## start

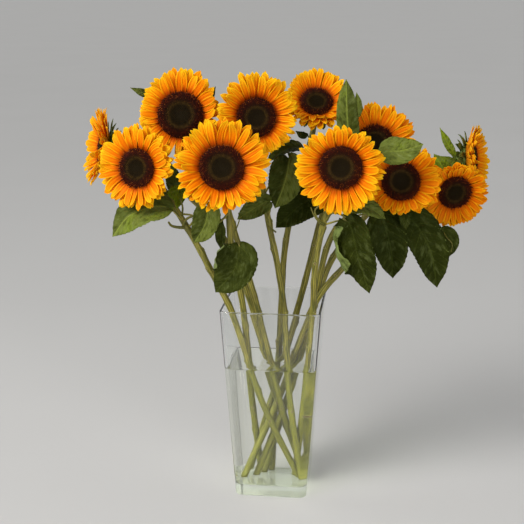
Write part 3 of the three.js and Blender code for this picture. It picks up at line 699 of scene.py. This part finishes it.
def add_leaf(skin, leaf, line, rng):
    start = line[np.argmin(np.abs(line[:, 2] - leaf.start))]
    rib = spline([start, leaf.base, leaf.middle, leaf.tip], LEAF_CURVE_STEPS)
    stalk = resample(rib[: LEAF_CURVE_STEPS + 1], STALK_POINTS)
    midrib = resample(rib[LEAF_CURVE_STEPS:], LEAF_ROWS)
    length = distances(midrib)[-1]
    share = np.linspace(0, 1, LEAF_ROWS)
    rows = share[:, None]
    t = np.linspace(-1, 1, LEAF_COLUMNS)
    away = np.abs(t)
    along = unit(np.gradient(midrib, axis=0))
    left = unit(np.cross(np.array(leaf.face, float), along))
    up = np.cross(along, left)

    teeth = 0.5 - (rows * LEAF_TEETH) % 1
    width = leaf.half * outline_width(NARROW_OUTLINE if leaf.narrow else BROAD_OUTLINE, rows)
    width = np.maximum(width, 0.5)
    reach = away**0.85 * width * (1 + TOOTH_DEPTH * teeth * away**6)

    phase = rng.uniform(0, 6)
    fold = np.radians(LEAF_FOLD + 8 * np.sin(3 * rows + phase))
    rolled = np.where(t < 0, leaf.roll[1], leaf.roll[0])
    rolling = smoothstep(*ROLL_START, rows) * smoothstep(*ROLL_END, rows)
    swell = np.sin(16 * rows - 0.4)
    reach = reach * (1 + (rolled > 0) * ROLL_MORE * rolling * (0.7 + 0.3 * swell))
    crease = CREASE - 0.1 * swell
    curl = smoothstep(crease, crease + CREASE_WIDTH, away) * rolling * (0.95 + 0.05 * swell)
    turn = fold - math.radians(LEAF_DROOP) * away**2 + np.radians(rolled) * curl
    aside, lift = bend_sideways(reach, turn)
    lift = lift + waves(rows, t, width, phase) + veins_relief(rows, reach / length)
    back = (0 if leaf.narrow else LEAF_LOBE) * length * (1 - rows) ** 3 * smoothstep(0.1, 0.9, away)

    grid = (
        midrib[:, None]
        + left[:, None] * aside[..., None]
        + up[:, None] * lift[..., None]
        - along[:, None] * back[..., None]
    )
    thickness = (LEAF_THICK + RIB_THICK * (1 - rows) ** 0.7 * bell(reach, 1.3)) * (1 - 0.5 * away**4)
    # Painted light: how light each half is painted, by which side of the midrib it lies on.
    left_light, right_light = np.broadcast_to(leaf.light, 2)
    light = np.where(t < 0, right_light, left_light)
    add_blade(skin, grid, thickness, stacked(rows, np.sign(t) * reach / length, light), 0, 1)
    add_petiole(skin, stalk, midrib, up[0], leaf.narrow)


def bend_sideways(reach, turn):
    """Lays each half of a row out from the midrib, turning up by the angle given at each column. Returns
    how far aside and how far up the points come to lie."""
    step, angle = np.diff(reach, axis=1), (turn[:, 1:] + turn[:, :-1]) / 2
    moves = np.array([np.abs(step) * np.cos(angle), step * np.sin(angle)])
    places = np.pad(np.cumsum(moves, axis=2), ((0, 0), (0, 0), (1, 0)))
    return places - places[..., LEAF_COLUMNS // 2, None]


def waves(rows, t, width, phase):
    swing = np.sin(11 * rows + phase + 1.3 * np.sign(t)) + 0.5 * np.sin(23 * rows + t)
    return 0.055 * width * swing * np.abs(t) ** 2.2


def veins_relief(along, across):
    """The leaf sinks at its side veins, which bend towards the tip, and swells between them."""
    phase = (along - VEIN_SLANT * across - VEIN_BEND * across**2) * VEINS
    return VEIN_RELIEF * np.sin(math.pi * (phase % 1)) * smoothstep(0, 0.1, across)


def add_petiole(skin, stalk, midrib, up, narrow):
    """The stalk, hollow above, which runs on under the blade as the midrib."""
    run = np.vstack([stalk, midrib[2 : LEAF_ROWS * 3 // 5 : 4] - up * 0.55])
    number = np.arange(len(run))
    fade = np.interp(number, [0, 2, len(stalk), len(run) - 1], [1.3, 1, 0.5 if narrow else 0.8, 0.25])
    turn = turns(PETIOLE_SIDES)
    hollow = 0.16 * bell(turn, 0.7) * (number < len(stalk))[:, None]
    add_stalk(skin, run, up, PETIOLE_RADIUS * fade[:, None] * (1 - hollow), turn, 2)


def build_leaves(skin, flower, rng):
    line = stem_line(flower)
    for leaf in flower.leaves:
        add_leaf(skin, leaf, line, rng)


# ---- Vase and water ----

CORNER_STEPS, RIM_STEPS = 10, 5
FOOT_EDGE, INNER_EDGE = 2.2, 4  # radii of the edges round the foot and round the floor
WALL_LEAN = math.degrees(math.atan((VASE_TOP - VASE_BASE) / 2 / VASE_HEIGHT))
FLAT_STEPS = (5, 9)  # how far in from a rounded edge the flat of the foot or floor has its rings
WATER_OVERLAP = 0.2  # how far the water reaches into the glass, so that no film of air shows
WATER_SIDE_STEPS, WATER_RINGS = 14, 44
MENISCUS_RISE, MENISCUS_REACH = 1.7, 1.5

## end

__GIVEN PROBLEM__
Exactly reproduce every line of the data above.

__RESULT__
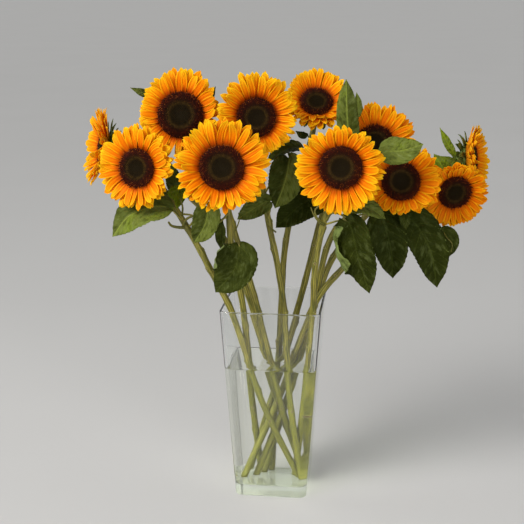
Write part 3 of the three.js and Blender code for this picture. It picks up at line 699 of scene.py. This part finishes it.
def add_leaf(skin, leaf, line, rng):
    start = line[np.argmin(np.abs(line[:, 2] - leaf.start))]
    rib = spline([start, leaf.base, leaf.middle, leaf.tip], LEAF_CURVE_STEPS)
    stalk = resample(rib[: LEAF_CURVE_STEPS + 1], STALK_POINTS)
    midrib = resample(rib[LEAF_CURVE_STEPS:], LEAF_ROWS)
    length = distances(midrib)[-1]
    share = np.linspace(0, 1, LEAF_ROWS)
    rows = share[:, None]
    t = np.linspace(-1, 1, LEAF_COLUMNS)
    away = np.abs(t)
    along = unit(np.gradient(midrib, axis=0))
    left = unit(np.cross(np.array(leaf.face, float), along))
    up = np.cross(along, left)

    teeth = 0.5 - (rows * LEAF_TEETH) % 1
    width = leaf.half * outline_width(NARROW_OUTLINE if leaf.narrow else BROAD_OUTLINE, rows)
    width = np.maximum(width, 0.5)
    reach = away**0.85 * width * (1 + TOOTH_DEPTH * teeth * away**6)

    phase = rng.uniform(0, 6)
    fold = np.radians(LEAF_FOLD + 8 * np.sin(3 * rows + phase))
    rolled = np.where(t < 0, leaf.roll[1], leaf.roll[0])
    rolling = smoothstep(*ROLL_START, rows) * smoothstep(*ROLL_END, rows)
    swell = np.sin(16 * rows - 0.4)
    reach = reach * (1 + (rolled > 0) * ROLL_MORE * rolling * (0.7 + 0.3 * swell))
    crease = CREASE - 0.1 * swell
    curl = smoothstep(crease, crease + CREASE_WIDTH, away) * rolling * (0.95 + 0.05 * swell)
    turn = fold - math.radians(LEAF_DROOP) * away**2 + np.radians(rolled) * curl
    aside, lift = bend_sideways(reach, turn)
    lift = lift + waves(rows, t, width, phase) + veins_relief(rows, reach / length)
    back = (0 if leaf.narrow else LEAF_LOBE) * length * (1 - rows) ** 3 * smoothstep(0.1, 0.9, away)

    grid = (
        midrib[:, None]
        + left[:, None] * aside[..., None]
        + up[:, None] * lift[..., None]
        - along[:, None] * back[..., None]
    )
    thickness = (LEAF_THICK + RIB_THICK * (1 - rows) ** 0.7 * bell(reach, 1.3)) * (1 - 0.5 * away**4)
    # Painted light: how light each half is painted, by which side of the midrib it lies on.
    left_light, right_light = np.broadcast_to(leaf.light, 2)
    light = np.where(t < 0, right_light, left_light)
    add_blade(skin, grid, thickness, stacked(rows, np.sign(t) * reach / length, light), 0, 1)
    add_petiole(skin, stalk, midrib, up[0], leaf.narrow)


def bend_sideways(reach, turn):
    """Lays each half of a row out from the midrib, turning up by the angle given at each column. Returns
    how far aside and how far up the points come to lie."""
    step, angle = np.diff(reach, axis=1), (turn[:, 1:] + turn[:, :-1]) / 2
    moves = np.array([np.abs(step) * np.cos(angle), step * np.sin(angle)])
    places = np.pad(np.cumsum(moves, axis=2), ((0, 0), (0, 0), (1, 0)))
    return places - places[..., LEAF_COLUMNS // 2, None]


def waves(rows, t, width, phase):
    swing = np.sin(11 * rows + phase + 1.3 * np.sign(t)) + 0.5 * np.sin(23 * rows + t)
    return 0.055 * width * swing * np.abs(t) ** 2.2


def veins_relief(along, across):
    """The leaf sinks at its side veins, which bend towards the tip, and swells between them."""
    phase = (along - VEIN_SLANT * across - VEIN_BEND * across**2) * VEINS
    return VEIN_RELIEF * np.sin(math.pi * (phase % 1)) * smoothstep(0, 0.1, across)


def add_petiole(skin, stalk, midrib, up, narrow):
    """The stalk, hollow above, which runs on under the blade as the midrib."""
    run = np.vstack([stalk, midrib[2 : LEAF_ROWS * 3 // 5 : 4] - up * 0.55])
    number = np.arange(len(run))
    fade = np.interp(number, [0, 2, len(stalk), len(run) - 1], [1.3, 1, 0.5 if narrow else 0.8, 0.25])
    turn = turns(PETIOLE_SIDES)
    hollow = 0.16 * bell(turn, 0.7) * (number < len(stalk))[:, None]
    add_stalk(skin, run, up, PETIOLE_RADIUS * fade[:, None] * (1 - hollow), turn, 2)


def build_leaves(skin, flower, rng):
    line = stem_line(flower)
    for leaf in flower.leaves:
        add_leaf(skin, leaf, line, rng)


# ---- Vase and water ----

CORNER_STEPS, RIM_STEPS = 10, 5
FOOT_EDGE, INNER_EDGE = 2.2, 4  # radii of the edges round the foot and round the floor
WALL_LEAN = math.degrees(math.atan((VASE_TOP - VASE_BASE) / 2 / VASE_HEIGHT))
FLAT_STEPS = (5, 9)  # how far in from a rounded edge the flat of the foot or floor has its rings
WATER_OVERLAP = 0.2  # how far the water reaches into the glass, so that no film of air shows
WATER_SIDE_STEPS, WATER_RINGS = 14, 44
MENISCUS_RISE, MENISCUS_REACH = 1.7, 1.5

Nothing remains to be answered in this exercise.